Optimization relaxations and duality: Joint onloading/offloading in hierarchical inference is addressed via alternating Lagrangian-relaxed submodular maximization (for model assignment) and surrogate-constrained LP (for routing/offloading), ensuring optimality gaps are provably minimized (Cha et al., 18 Aug 2025).
PID/proportional control: Dynamic batch reallocation controllers are designed using proportional control and moving average filtering, providing stable convergence to uniform iteration times across workers (Tyagi et al., 2023).
Statistical guarantees: Adaptive batch normalization with heterogeneity-aware thresholds delivers better accuracy and stability in small-batch scenarios than uniform BN application, as shown by systematic empirical evaluation in (Alsobhi et al., 2022).
Complexity and scalability: Techniques such as PQ-tree rearrangement for minimizing data movement during dynamic batching are proven to be nearly linear in practice for constant batch sizes (Chen et al., 2023).

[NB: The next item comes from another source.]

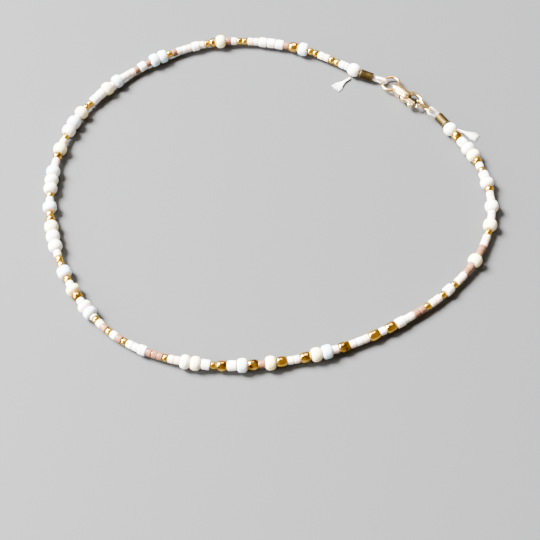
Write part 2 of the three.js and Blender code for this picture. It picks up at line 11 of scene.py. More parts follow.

7. Implications, Trends, and Generalization

The evolution of heterogeneous batching reflects larger trends in machine learning systems:

Shift to dynamic and resource-adaptive execution: Increasing model complexity, diverse application demands, and the rise of mixed hardware platforms necessitate dynamic, compatibility-driven batching strategies.
Scaling and fault tolerance: Hybrid models such as the streaming batch paradigm deliver batch-style reproducibility and fault recovery with stream-style elasticity, representing a convergence of conflicting objectives in distributed ML pipelines (Luan et al., 16 Jan 2025).
Unified abstraction and automation: Automatic batching compilers, RL-based policy learning, and analytical cost models collectively aim to close the gap between developer intent and system execution, reducing the manual burden of tuning and design across data/model/hardware axes.
Extension to statistical heterogeneity: Methods such as structure-aware batching (COMM-RAND) and adaptive normalization/tuning (Balaji et al., 25 Apr 2025, Alsobhi et al., 2022) indicate applicability to scenarios with non-i.i.d. or temporally-/spatially-varying data statistics.
Open research challenges: Key open problems include optimal bin/bucket partitioning under adversarial prediction errors, meta-learning of batching policy hyperparameters, and fine-grained online adaptation under unpredictable workload changes.

Heterogeneous batching has thus become a fundamental construct across the ML stack, underpinning the efficiency, scalability, and flexibility of modern data-driven systems. Systematic progress in this area continues to drive significant improvements in both real-world applications and academic benchmarks across diverse domains.